*WORK INSTRUCTIONS*:
From the first line of the data below, copy each line up to the one containing "KNOT_HEIGHT = 17.5", and include that line too.

•••••

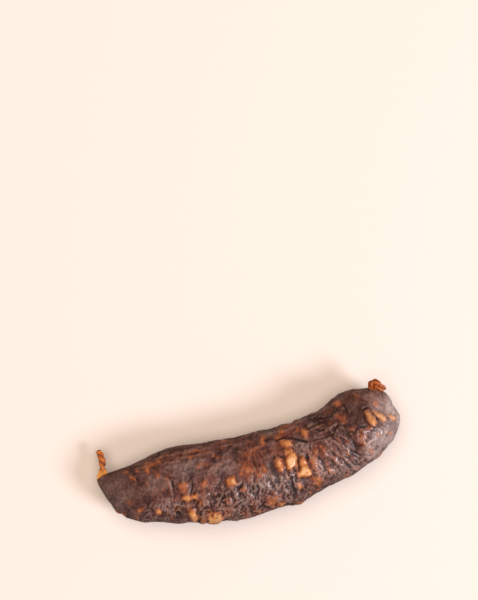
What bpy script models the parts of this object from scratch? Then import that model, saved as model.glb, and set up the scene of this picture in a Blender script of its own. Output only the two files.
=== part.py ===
"""A cured sausage link: coarse meat in a dried natural casing, twisted shut at both ends.

It lies on its flat underside. +X runs along the link, towards the end with the folded knot of casing,
+Y is the hollow side of its bend, +Z is up, and the origin is under the middle of its box.
"""

import math

import bmesh
import bpy
from mathutils import Vector, noise

MM = 0.001

# Driving dimensions
CASING_WIDTH = 36.0 * MM  # across the fullest stretch, seen from above
HEIGHT_SHARE = 0.9  # a lying link dries a little lower than it is wide
FLAT_DEPTH = 1.3 * MM  # how far the soft link settled before it set
TAIL_THICKNESS = 2.5 * MM  # the twist of casing drawn out of the pointed end
TAIL_FLARE = 0.95  # the twist fans out by this share where it springs from the link
TAIL_TURNS = 1.7
KNOT_THICKNESS = 4.2 * MM  # the last twist of casing, folded over on itself
KNOT_TURNS = 0.8
KNOT_NARROWING = 0.35  # share of its thickness that the knot loses towards its dry end
TIP_HEIGHT = 11.0 * MM  # middle of the pointed end, above the flat underside
KNOT_HEIGHT = 17.5 * MM  # middle of the round end, above the flat underside

# The middle of the filling seen from above, in millimetres from the middle of the bend. It is longer
# than a plain arc because both ends are pulled round by the casing that was twisted there.
CENTRELINE = (
    (-69.7, 13.8),
    (-64.2, 9.5),
    (-57.9, 6.0),
    (-50.1, 3.6),
    (-42.0, 2.2),
    (-26.0, -0.5),
    (-9.6, -3.1),
    (7.0, -3.8),
    (23.0, -2.6),
    (37.5, 0.3),
    (46.8, 3.7),
    (53.0, 8.3),
    (57.2, 13.6),
    (59.4, 17.4),
)
# Where the twist at each end runs, as (x, y, height): out of the skin and on to its own dry end
TAIL_ROUTE = (
    (-66.6, 12.4, 11.2),
    (-67.0, 14.8, 11.2),
    (-66.2, 18.2, 10.4),
    (-65.2, 21.0, 9.2),
    (-65.6, 23.9, 8.2),
    (-66.4, 26.0, 7.4),
)
KNOT_ROUTE = (
    (55.3, 15.6, 16.0),
    (57.3, 18.7, 17.8),
    (59.4, 19.7, 18.8),
    (61.3, 18.4, 18.8),
    (62.7, 17.1, 18.4),
    (64.1, 15.8, 17.6),
)
# How full the casing is along the link: (share of the centreline, share of CASING_WIDTH).
FULLNESS = (
    (0.00, 0.96),
    (0.20, 0.94),
    (0.38, 1.00),
    (0.55, 0.98),
    (0.66, 0.92),
    (0.82, 0.92),
    (1.00, 0.93),
)
POINTED_END = 0.33  # share of the centreline over which the first end narrows to its point
POINTED_POWER = 2.9  # how soon it is full again: 1 is a plain cone
ROUND_END = 0.15  # the other end closes like a ball over this share

# Relief left by the shrinking meat
LUMP_SIZE = 13.0 * MM
SMALL_LUMP_SIZE = 6.2 * MM
LUMP_HEIGHT = 0.75 * MM
FOLD_SIZE = 5.5 * MM
FOLD_HEIGHT = 0.3 * MM
FOLD_STRETCH = 2.4  # folds run this much longer across the link than along it
CALM_WIDTH = 11.0 * MM  # where the link is narrower than this, at its ends, the relief fades out

# Mesh density
LINK_ALONG = 64
LINK_AROUND = 44
TWIST_ALONG = 26
TWIST_AROUND = 18
CENTRELINE_STEPS = 48
CURVE_SAMPLES = 400

SKIN_COLOUR = (0.072, 0.037, 0.031, 1.0)
SKIN_ROUGHNESS = 0.48


def clear_scene():
    for obj in list(bpy.data.objects):
        bpy.data.objects.remove(obj)


def smooth_step(share):
    share = min(max(share, 0.0), 1.0)
    return share * share * (3.0 - 2.0 * share)


def catmull_rom(points, count):
    """An even walk of count points along the smooth curve that passes through the given ones."""
    before = points[0] * 2 - points[1]
    after = points[-1] * 2 - points[-2]
    knots = [before, *points, after]
    fine = []
    steps = max(2, count // (len(points) - 1))
    for a, b, c, d in zip(knots, knots[1:], knots[2:], knots[3:]):
        for step in range(steps):
            t = step / steps
            fine.append(
                0.5 * (2 * b + (c - a) * t + (2 * a - 5 * b + 4 * c - d) * t**2
                       + (3 * b - 3 * c + d - a) * t**3)
            )
    fine.append(points[-1].copy())
    return fine


class Path:
    """A smooth curve in space that can be asked for its point and direction at a share of its length."""

    def __init__(self, points):
        self.points = catmull_rom(points, CURVE_SAMPLES)
        self.reach = [0.0]
        for a, b in zip(self.points, self.points[1:]):
            self.reach.append(self.reach[-1] + (b - a).length)
        self.length = self.reach[-1]

    def at(self, share):
        target = min(max(share, 0.0), 1.0) * self.length
        low, high = 0, len(self.reach) - 1
        while high - low > 1:
            middle = (low + high) // 2
            if self.reach[middle] <= target:
                low = middle
            else:
                high = middle
        span = self.reach[high] - self.reach[low]
        return self.points[low].lerp(self.points[high], (target - self.reach[low]) / span)

    def frame(self, share, step=0.004):
        """(point, side, upward): side is level, and both are square to the path."""
        along = (self.at(share + step) - self.at(share - step)).normalized()
        side = along.cross(Vector((0, 0, 1))).normalized()
        return self.at(share), side, side.cross(along).normalized()


def stepped(table, share):
    """A value read smoothly from (share, value) pairs."""
    for (low, a), (high, b) in zip(table, table[1:]):
        if share <= high:
            return a + (b - a) * smooth_step((share - low) / (high - low))
    return table[-1][1]


def rolled_sheet(name, surface, along, around):
    """A closed skin: a flat grid whose long edges meet, laid on surface(share along, angle)."""
    bm = bmesh.new()
    bmesh.ops.create_grid(bm, x_segments=along, y_segments=around, size=1.0)
    for vert in bm.verts:
        share = (vert.co.x + 1.0) / 2.0
        angle = math.pi * vert.co.y
        vert.co = surface(share, angle)
    bmesh.ops.remove_doubles(bm, verts=bm.verts, dist=0.002 * MM)
    bmesh.ops.recalc_face_normals(bm, faces=bm.faces)
    mesh = bpy.data.meshes.new(name)
    bm.to_mesh(mesh)
    bm.free()
    mesh.shade_smooth()
    obj = bpy.data.objects.new(name, mesh)
    bpy.context.scene.collection.objects.link(obj)
    return obj


def end_spacing(share):
    """Crowds the rings towards both ends, where the outline turns fastest."""
    even_part = 0.35
    return even_part * share + (1.0 - even_part) * (1.0 - math.cos(math.pi * share)) / 2.0


def before_full(distance, reach):
    """1 at the very end of the link, 0 where the casing is full."""
    return 1.0 - min(distance / reach, 1.0)


def half_width(share):
    full = stepped(FULLNESS, share) * CASING_WIDTH / 2.0
    pointed = 1.0 - before_full(share, POINTED_END) ** POINTED_POWER
    rounded = math.sqrt(1.0 - before_full(1.0 - share, ROUND_END) ** 2)
    return full * pointed * rounded


def middle_height(share):
    """Height of the filling's middle: low where the link settled, lifted to each end's own height."""
    settled = CASING_WIDTH * HEIGHT_SHARE / 2.0 * stepped(FULLNESS, share) - FLAT_DEPTH
    first = before_full(share, POINTED_END) ** 2
    last = before_full(1.0 - share, ROUND_END) ** 2
    return settled + (TIP_HEIGHT - settled) * first + (KNOT_HEIGHT - settled) * last


def route_path(route):
    return Path([Vector(point) * MM for point in route])


def centreline_path():
    """The centreline raised to its height at every step."""
    plan = route_path([(x, y, 0.0) for x, y in CENTRELINE])
    points = []
    for step in range(CENTRELINE_STEPS + 1):
        share = step / CENTRELINE_STEPS
        points.append(plan.at(share) + Vector((0, 0, middle_height(share))))
    return Path(points)


def relief(place, along):
    """How far the skin stands out: soft lumps, and narrower folds that run across the link."""
    lumps = noise.noise(place / LUMP_SIZE) + 0.5 * noise.noise(place / SMALL_LUMP_SIZE)
    along_part = along * place.dot(along)
    across_part = place - along_part
    folds = noise.noise((along_part + across_part / FOLD_STRETCH) / FOLD_SIZE)
    return LUMP_HEIGHT * lumps - FOLD_HEIGHT * abs(folds) * 2.0


def link_surface(path):
    """The skin of the link, with its underside pressed flat by its own weight."""

    def surface(share, angle):
        spaced = end_spacing(share)
        centre, side, upward = path.frame(spaced)
        along = upward.cross(side)
        wide = half_width(spaced)
        outward = side * math.cos(angle) * wide + upward * math.sin(angle) * wide * HEIGHT_SHARE
        place = centre + outward
        if wide > 0.0:
            depth_share = smooth_step(wide / CALM_WIDTH)
            place = place + outward.normalized() * relief(place, along) * depth_share
        place.z = max(place.z, 0.0)
        return place

    return surface


def twist_surface(path, thickness, turns, lobes, lobe_depth, swell):
    """A rope of dried casing: a lobed outline that turns as it goes. swell(share) scales it."""

    def surface(share, angle):
        centre, side, upward = path.frame(share, step=0.02)
        lobe = 1.0 - lobe_depth * (0.5 - 0.5 * math.cos(lobes * (angle - turns * math.tau * share)))
        radius = thickness / 2.0 * lobe * swell(share)
        return centre + (side * math.cos(angle) + upward * math.sin(angle)) * radius

    return surface


def rounded_stub(share, start, end):
    """1 along a twist, 0 at both tips, so that its skin closes."""
    near_start = min(1.0, share / start)
    near_end = min(1.0, (1.0 - share) / end)
    return math.sqrt(max(0.0, near_start * near_end))


def build_tail():
    """The twist at the pointed end, flared where it springs from the link."""
    full_flare, no_flare = 0.2, 0.5

    def swell(share):
        flare = smooth_step((no_flare - share) / (no_flare - full_flare))
        return (1.0 + TAIL_FLARE * flare) * rounded_stub(share, start=0.06, end=0.05)

    surface = twist_surface(
        route_path(TAIL_ROUTE), TAIL_THICKNESS, TAIL_TURNS, lobes=2, lobe_depth=0.3, swell=swell
    )
    return rolled_sheet("tail", surface, TWIST_ALONG, TWIST_AROUND)


def build_knot():
    """The stub of twisted casing at the round end, folded over and dried against the skin."""

    def swell(share):
        narrowing = 1.0 - KNOT_NARROWING * smooth_step(2.0 * share - 1.0)
        return narrowing * rounded_stub(share, start=0.08, end=0.2)

    surface = twist_surface(
        route_path(KNOT_ROUTE), KNOT_THICKNESS, KNOT_TURNS, lobes=3, lobe_depth=0.2, swell=swell
    )
    return rolled_sheet("knot", surface, TWIST_ALONG, TWIST_AROUND)


def fuse(base, extra):
    """Joins extra to base with a Boolean union, which stays live. The helper is left out of the part."""
    union = base.modifiers.new("join_" + extra.name, "BOOLEAN")
    union.operation = "UNION"
    union.object = extra
    extra.hide_render = True
    extra.display_type = "WIRE"


def skin_material():
    material = bpy.data.materials.new("dried_casing_over_meat")
    material.use_nodes = True
    shader = material.node_tree.nodes["Principled BSDF"]
    shader.inputs["Base Color"].default_value = SKIN_COLOUR
    shader.inputs["Roughness"].default_value = SKIN_ROUGHNESS
    shader.inputs["Metallic"].default_value = 0.0
    return material


def centre_on_box(objects):
    """Moves the meshes so that the origin lies under the middle of the whole link's box."""
    corners = [vert.co for obj in objects for vert in obj.data.vertices]
    middle_x = (min(c.x for c in corners) + max(c.x for c in corners)) / 2.0
    middle_y = (min(c.y for c in corners) + max(c.y for c in corners)) / 2.0
    for obj in objects:
        for vert in obj.data.vertices:
            vert.co -= Vector((middle_x, middle_y, 0.0))
        obj.data.update()


def main():
    clear_scene()
    sausage = rolled_sheet("sausage", link_surface(centreline_path()), LINK_ALONG, LINK_AROUND)
    tail = build_tail()
    knot = build_knot()
    centre_on_box((sausage, tail, knot))
    fuse(sausage, tail)
    fuse(sausage, knot)
    sausage.data.materials.append(skin_material())


main()
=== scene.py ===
# %% [markdown]
# # A cured sausage link, twisted shut at both ends
#
# Coarsely cut dark meat and fat are stuffed into a natural casing and hung up to dry. The meat
# shrinks, the casing follows it down and wrinkles, and each piece of fat stays behind as an amber
# lump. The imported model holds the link's true size and place. This script loads it as a fixed
# frame and makes the fine surface in its stead.
#
# Everything is in metres. Sizes are written in millimetres, times MM.

import math

import bmesh
import bpy
import numpy as np
from mathutils import Euler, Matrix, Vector, noise


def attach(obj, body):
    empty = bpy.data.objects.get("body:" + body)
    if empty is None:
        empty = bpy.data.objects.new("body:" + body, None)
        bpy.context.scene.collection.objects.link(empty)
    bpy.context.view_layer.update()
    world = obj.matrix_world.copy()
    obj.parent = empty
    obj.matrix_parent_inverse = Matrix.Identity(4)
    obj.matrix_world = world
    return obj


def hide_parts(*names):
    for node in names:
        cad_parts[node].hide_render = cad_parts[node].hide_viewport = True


MM = 0.001
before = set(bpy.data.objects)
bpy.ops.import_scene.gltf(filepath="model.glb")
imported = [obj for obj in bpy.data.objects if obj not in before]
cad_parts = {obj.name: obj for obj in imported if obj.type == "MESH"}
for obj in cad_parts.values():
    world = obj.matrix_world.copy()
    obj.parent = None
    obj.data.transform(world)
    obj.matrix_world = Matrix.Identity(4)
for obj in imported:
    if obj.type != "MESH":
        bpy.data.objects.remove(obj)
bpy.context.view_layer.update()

# %% [markdown]
# ## The plan
#
# Looking straight down gives a plan of the link. Its millimetres are counted from the middle of
# the bend, along and across the link, because lumps and creases are easiest to find there. One
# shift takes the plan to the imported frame, whose origin is under the middle of the whole box. The
# photograph shows the same plan turned and scaled, so one function leads from its pixels to the
# plan.

# %% The plan and the photograph
PLAN_SHIFT = np.array((1.77, -2.316, 0.0)) * MM
LINK_TURN = math.radians(16.7)  # the link climbs to the right by this angle in the photograph
MM_PER_PIXEL = 0.44
BEND_PIXEL = (257.3, 465.0)  # the plan's zero point
PHOTO_SIZE = (478, 600)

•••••

*ANSWER FOR THE TASK*:
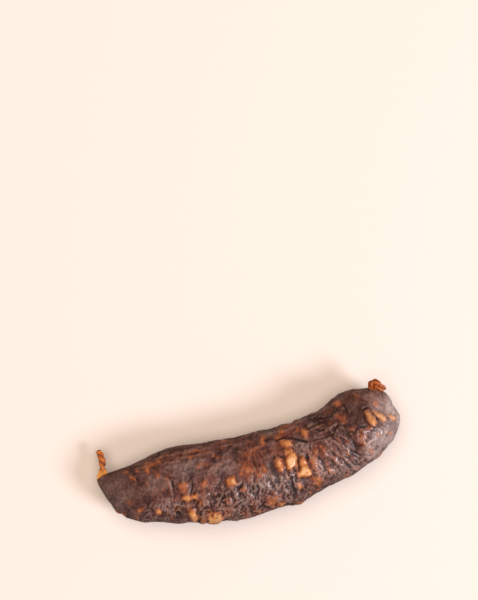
What bpy script models the parts of this object from scratch? Then import that model, saved as model.glb, and set up the scene of this picture in a Blender script of its own. Output only the two files.
=== part.py ===
"""A cured sausage link: coarse meat in a dried natural casing, twisted shut at both ends.

It lies on its flat underside. +X runs along the link, towards the end with the folded knot of casing,
+Y is the hollow side of its bend, +Z is up, and the origin is under the middle of its box.
"""

import math

import bmesh
import bpy
from mathutils import Vector, noise

MM = 0.001

# Driving dimensions
CASING_WIDTH = 36.0 * MM  # across the fullest stretch, seen from above
HEIGHT_SHARE = 0.9  # a lying link dries a little lower than it is wide
FLAT_DEPTH = 1.3 * MM  # how far the soft link settled before it set
TAIL_THICKNESS = 2.5 * MM  # the twist of casing drawn out of the pointed end
TAIL_FLARE = 0.95  # the twist fans out by this share where it springs from the link
TAIL_TURNS = 1.7
KNOT_THICKNESS = 4.2 * MM  # the last twist of casing, folded over on itself
KNOT_TURNS = 0.8
KNOT_NARROWING = 0.35  # share of its thickness that the knot loses towards its dry end
TIP_HEIGHT = 11.0 * MM  # middle of the pointed end, above the flat underside
KNOT_HEIGHT = 17.5 * MM  # middle of the round end, above the flat underside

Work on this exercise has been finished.